- _Given problem_: Return each line of the material verbatim.

- _Information shown_:

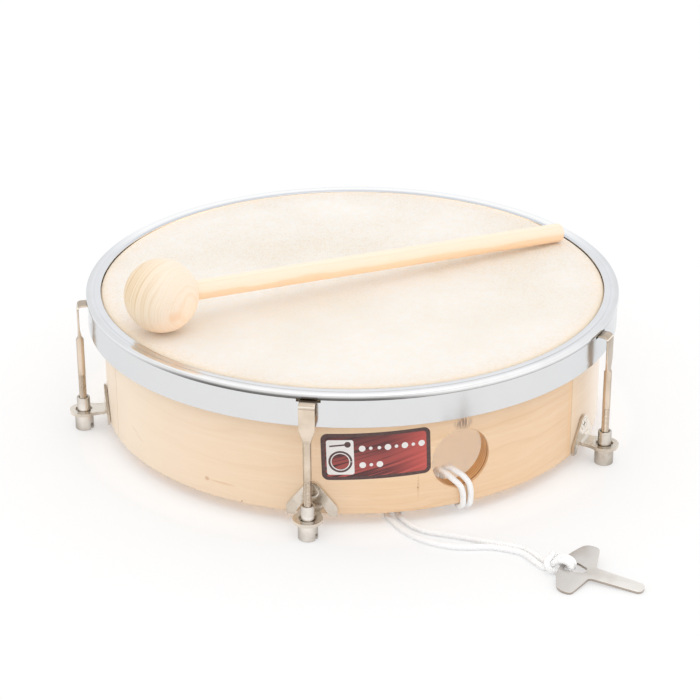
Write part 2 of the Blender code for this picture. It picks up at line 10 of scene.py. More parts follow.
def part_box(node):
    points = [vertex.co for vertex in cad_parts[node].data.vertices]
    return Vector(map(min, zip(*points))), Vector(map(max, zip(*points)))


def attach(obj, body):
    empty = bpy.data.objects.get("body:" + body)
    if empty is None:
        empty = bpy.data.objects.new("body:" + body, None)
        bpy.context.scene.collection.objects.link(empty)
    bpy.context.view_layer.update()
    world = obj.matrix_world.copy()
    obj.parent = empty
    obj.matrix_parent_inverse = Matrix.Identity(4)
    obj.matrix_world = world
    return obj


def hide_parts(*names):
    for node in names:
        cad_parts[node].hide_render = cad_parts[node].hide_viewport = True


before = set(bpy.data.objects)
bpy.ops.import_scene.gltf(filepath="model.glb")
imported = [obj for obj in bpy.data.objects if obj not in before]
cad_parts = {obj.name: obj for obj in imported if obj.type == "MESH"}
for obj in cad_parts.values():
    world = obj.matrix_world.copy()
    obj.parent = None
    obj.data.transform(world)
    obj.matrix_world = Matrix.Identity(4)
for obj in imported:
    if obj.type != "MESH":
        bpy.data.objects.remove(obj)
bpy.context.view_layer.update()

- _Problem solution_:
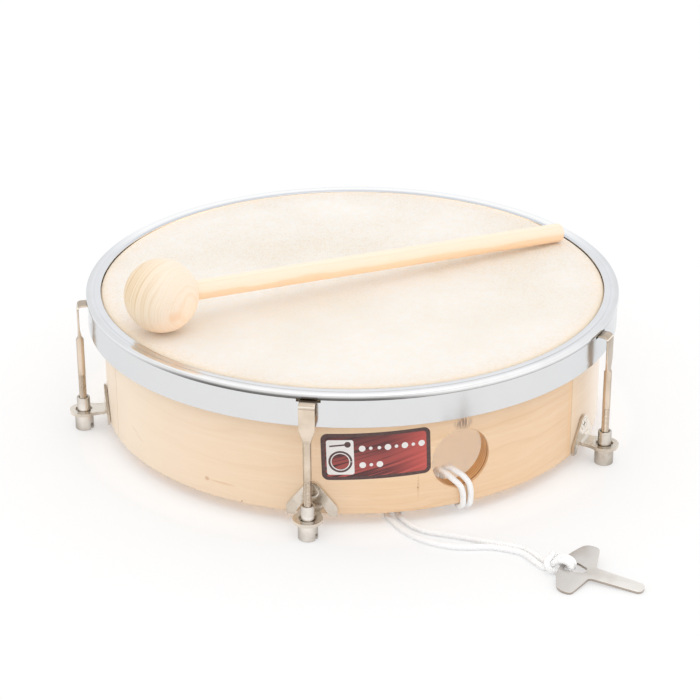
Write part 2 of the Blender code for this picture. It picks up at line 10 of scene.py. More parts follow.
def part_box(node):
    points = [vertex.co for vertex in cad_parts[node].data.vertices]
    return Vector(map(min, zip(*points))), Vector(map(max, zip(*points)))


def attach(obj, body):
    empty = bpy.data.objects.get("body:" + body)
    if empty is None:
        empty = bpy.data.objects.new("body:" + body, None)
        bpy.context.scene.collection.objects.link(empty)
    bpy.context.view_layer.update()
    world = obj.matrix_world.copy()
    obj.parent = empty
    obj.matrix_parent_inverse = Matrix.Identity(4)
    obj.matrix_world = world
    return obj


def hide_parts(*names):
    for node in names:
        cad_parts[node].hide_render = cad_parts[node].hide_viewport = True


before = set(bpy.data.objects)
bpy.ops.import_scene.gltf(filepath="model.glb")
imported = [obj for obj in bpy.data.objects if obj not in before]
cad_parts = {obj.name: obj for obj in imported if obj.type == "MESH"}
for obj in cad_parts.values():
    world = obj.matrix_world.copy()
    obj.parent = None
    obj.data.transform(world)
    obj.matrix_world = Matrix.Identity(4)
for obj in imported:
    if obj.type != "MESH":
        bpy.data.objects.remove(obj)
bpy.context.view_layer.update()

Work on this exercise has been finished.